Tuesday, April 24, 2018

Stock Market's Losses Turn A Deep Red

Stock indexes turned a deeper shade of red Tuesday as the benchmark 10-year yield stayed just under 3%. Losses in the stock market today sharpened in the afternoon, leaving the bulls with few places to hide.

The Nasdaq dropped 1.7% after being up 0.6% early in the session. The S&P 500 fell 1.3%. The Dow Jones industrial average was down 1.7% also.

Small caps, as measured by the Russell 2000, stumbled 0.6%, according to preliminary data. With the exception of the Russell 2000, indexes are trading below their 50-day moving averages.

Early data showed volume rose on both major exchanges, pointing to institutional selling.

The 10-year yield topped 3% for the first time since January 2014, apparently the cause of selling in recent stock market sessions. The yield is currently 2.99%.

At the end of 2017, the yield was 2.41%.

Traders now expect more rate hikes from the Federal Reserve than the two more hikes Fed officials had indicated.

Bank Gains Fade

As the focus shifts to rate hikes, bank stocks initially enjoyed a lift Tuesday. But the bank gains faded either to nothing or to worse than nothing.

For example, the money-center banking group was down about 1% after being up 1.2% earlier in the session.

Caterpillar (CAT) also reversed from good gains. The stock initially jumped 4.6% but then reversed to a 6% loss.

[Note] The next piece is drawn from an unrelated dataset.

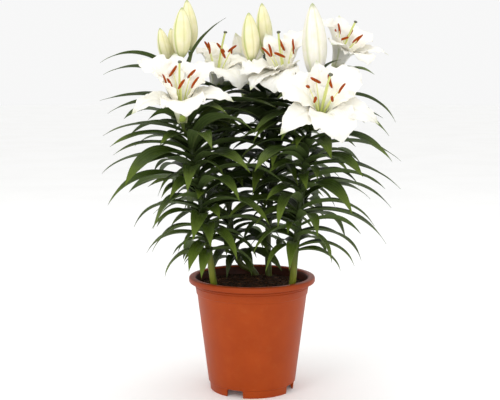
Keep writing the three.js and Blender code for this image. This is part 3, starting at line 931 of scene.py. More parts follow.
# %% The tepals find their places
def placed_tepals(bloom, item):
    """The six tepals of a bloom, as fine surfaces, clear of the other plants."""
    found, taken = [], []
    for n, (turn, spread, size) in enumerate(bloom["tepals"]):
        outer = n % 2 == 0
        kind = OUTER if outer else INNER
        phase = draw(0, 6)
        for aside, more, shrunk in TEPAL_BENDS:
            scale = size * shrunk
            sized = {**kind, "length": kind["length"] * scale, "width": kind["width"] * scale}
            surface = tepal_surface(sized, spread + more, turn + aside, phase)
            places, root = blade_samples(surface, sized["length"], sized["width"], TEPAL_ROOT)
            places = in_bloom(bloom, places)
            if is_clear(places, root, bloom["stem"], item):
                break
        fine = tepal_surface(sized, spread + more, turn + aside, phase, kind["frill"])
        found.append({"surface": fine, "outer": outer, "phase": phase})
        taken.append(places)
    for places in taken:
        claim(places, bloom["stem"], item)
    return found


tepals = [placed_tepals(bloom, BLOOM_ITEM + n) for n, bloom in enumerate(BLOOMS)]
print("tepals placed:", sum(len(found) for found in tepals))

# %% The leaves find their places
leaves = [[] for stem in STEMS]
leaf_item = LEAF_ITEM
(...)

Meanwhile, new-home sales for March delivered a nice beat. The Street's consensus view was for 630,000, up from 618,000 in February. The figure came in at 694,000, a 10% beat.

Homebuilder Pulte Group (PHM) rose more than 6% in the first five minutes of trade. Pulte closed with a gain of nearly 3%.

Pulte's earnings soared 90%, topping views by about a third. The stock is battling near the 50-day and 200-day lines.

Coming Up

Before Thursday's open the durable goods orders for March will be reported. The Street expects new orders to rise 1.7%, down from 3.1% in February.

The first reading on first quarter GDP will be unrolled Friday before the open. Views call for a 2% gain, down from Q4's 2.9% pop.

What's Driving The Market's Tantrum?

Some market watchers see the stock market as a vehicle of wisdom, but lately the market has acted like a 2-year-old having a tantrum. What could be the cause? There are many possibilities.

— "Sell in May and go away" could be getting an early start. (Warning: In recent years, this has not been a useful strategy.)

— Syria could flame up, though it doesn't look too likely for now.

— The fuss surrounding tariffs is quiet, but things aren't likely to stay that way.

— Dodd-Frank is posing a stumbling block. The Republicans seem incapable of unity.

— The unspoken word is "infrastructure." Somehow this project always evolves to being about the border wall.

— The 10-year Treasury yield is near 3%, up from 2.41% at the end of 2017. If this is the problem, investors have to wonder why it took so long to get worked up. The biggest move came from year-end to the end of February. Yields, though, have spiked for more than a week to the highest level in four years.

Ultimately, investors may never know for sure what is causing the market's trouble. But like a 2-year-old's tantrum, a timeout is often the answer.